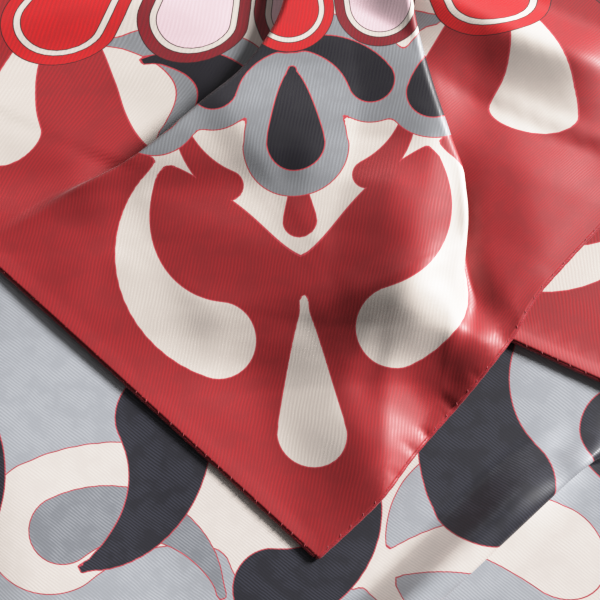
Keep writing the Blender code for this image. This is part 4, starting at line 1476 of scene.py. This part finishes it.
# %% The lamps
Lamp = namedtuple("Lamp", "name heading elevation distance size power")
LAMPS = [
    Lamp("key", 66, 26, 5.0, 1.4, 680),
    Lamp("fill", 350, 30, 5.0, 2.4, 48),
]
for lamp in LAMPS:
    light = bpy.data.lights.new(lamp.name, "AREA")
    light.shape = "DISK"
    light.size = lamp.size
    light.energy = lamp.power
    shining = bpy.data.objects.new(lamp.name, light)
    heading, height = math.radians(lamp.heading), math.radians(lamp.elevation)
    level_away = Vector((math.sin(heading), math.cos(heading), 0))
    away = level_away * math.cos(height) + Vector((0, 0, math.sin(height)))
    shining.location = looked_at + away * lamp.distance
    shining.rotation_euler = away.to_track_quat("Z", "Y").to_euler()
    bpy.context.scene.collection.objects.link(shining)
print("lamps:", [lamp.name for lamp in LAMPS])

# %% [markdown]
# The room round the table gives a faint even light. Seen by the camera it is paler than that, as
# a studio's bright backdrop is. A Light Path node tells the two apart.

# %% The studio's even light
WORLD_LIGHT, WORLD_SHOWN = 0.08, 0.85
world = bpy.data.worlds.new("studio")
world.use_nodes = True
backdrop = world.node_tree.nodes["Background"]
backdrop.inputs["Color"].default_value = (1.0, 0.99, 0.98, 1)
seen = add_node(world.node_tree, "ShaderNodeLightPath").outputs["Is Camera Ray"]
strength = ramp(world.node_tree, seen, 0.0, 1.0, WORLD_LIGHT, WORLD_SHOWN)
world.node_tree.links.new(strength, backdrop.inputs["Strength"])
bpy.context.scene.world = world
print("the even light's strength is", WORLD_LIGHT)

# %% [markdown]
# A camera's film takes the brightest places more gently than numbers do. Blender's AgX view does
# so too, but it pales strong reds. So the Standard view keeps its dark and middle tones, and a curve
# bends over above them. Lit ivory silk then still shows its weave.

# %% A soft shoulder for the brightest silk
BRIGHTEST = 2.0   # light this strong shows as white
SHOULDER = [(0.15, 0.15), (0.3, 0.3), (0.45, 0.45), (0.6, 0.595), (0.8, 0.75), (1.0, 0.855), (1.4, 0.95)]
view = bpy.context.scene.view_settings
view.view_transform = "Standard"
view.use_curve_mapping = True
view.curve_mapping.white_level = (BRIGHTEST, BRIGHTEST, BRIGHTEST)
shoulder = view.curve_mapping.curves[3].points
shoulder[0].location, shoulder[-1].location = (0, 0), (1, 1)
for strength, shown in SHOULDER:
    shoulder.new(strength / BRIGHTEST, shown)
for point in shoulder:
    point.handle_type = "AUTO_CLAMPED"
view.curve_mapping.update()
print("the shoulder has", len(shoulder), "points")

_WHAT TO WORK ON_:
Write the material out again in its entirety, exactly as shown.

_TASK ANSWER_:
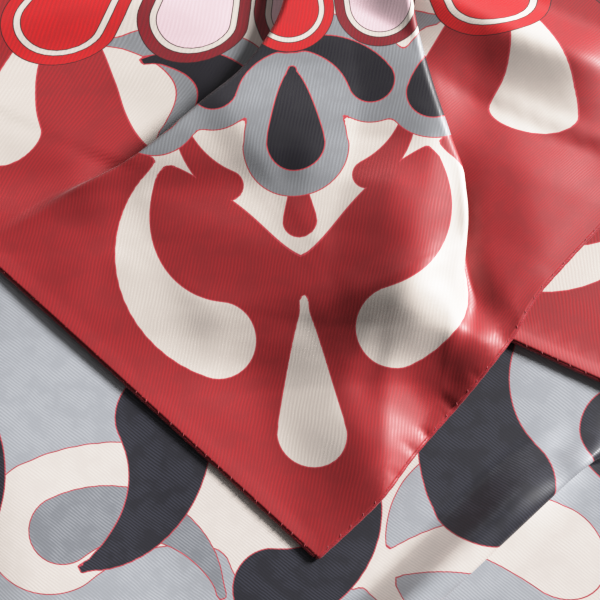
Keep writing the Blender code for this image. This is part 4, starting at line 1476 of scene.py. This part finishes it.
# %% The lamps
Lamp = namedtuple("Lamp", "name heading elevation distance size power")
LAMPS = [
    Lamp("key", 66, 26, 5.0, 1.4, 680),
    Lamp("fill", 350, 30, 5.0, 2.4, 48),
]
for lamp in LAMPS:
    light = bpy.data.lights.new(lamp.name, "AREA")
    light.shape = "DISK"
    light.size = lamp.size
    light.energy = lamp.power
    shining = bpy.data.objects.new(lamp.name, light)
    heading, height = math.radians(lamp.heading), math.radians(lamp.elevation)
    level_away = Vector((math.sin(heading), math.cos(heading), 0))
    away = level_away * math.cos(height) + Vector((0, 0, math.sin(height)))
    shining.location = looked_at + away * lamp.distance
    shining.rotation_euler = away.to_track_quat("Z", "Y").to_euler()
    bpy.context.scene.collection.objects.link(shining)
print("lamps:", [lamp.name for lamp in LAMPS])

# %% [markdown]
# The room round the table gives a faint even light. Seen by the camera it is paler than that, as
# a studio's bright backdrop is. A Light Path node tells the two apart.

# %% The studio's even light
WORLD_LIGHT, WORLD_SHOWN = 0.08, 0.85
world = bpy.data.worlds.new("studio")
world.use_nodes = True
backdrop = world.node_tree.nodes["Background"]
backdrop.inputs["Color"].default_value = (1.0, 0.99, 0.98, 1)
seen = add_node(world.node_tree, "ShaderNodeLightPath").outputs["Is Camera Ray"]
strength = ramp(world.node_tree, seen, 0.0, 1.0, WORLD_LIGHT, WORLD_SHOWN)
world.node_tree.links.new(strength, backdrop.inputs["Strength"])
bpy.context.scene.world = world
print("the even light's strength is", WORLD_LIGHT)

# %% [markdown]
# A camera's film takes the brightest places more gently than numbers do. Blender's AgX view does
# so too, but it pales strong reds. So the Standard view keeps its dark and middle tones, and a curve
# bends over above them. Lit ivory silk then still shows its weave.

# %% A soft shoulder for the brightest silk
BRIGHTEST = 2.0   # light this strong shows as white
SHOULDER = [(0.15, 0.15), (0.3, 0.3), (0.45, 0.45), (0.6, 0.595), (0.8, 0.75), (1.0, 0.855), (1.4, 0.95)]
view = bpy.context.scene.view_settings
view.view_transform = "Standard"
view.use_curve_mapping = True
view.curve_mapping.white_level = (BRIGHTEST, BRIGHTEST, BRIGHTEST)
shoulder = view.curve_mapping.curves[3].points
shoulder[0].location, shoulder[-1].location = (0, 0), (1, 1)
for strength, shown in SHOULDER:
    shoulder.new(strength / BRIGHTEST, shown)
for point in shoulder:
    point.handle_type = "AUTO_CLAMPED"
view.curve_mapping.update()
print("the shoulder has", len(shoulder), "points")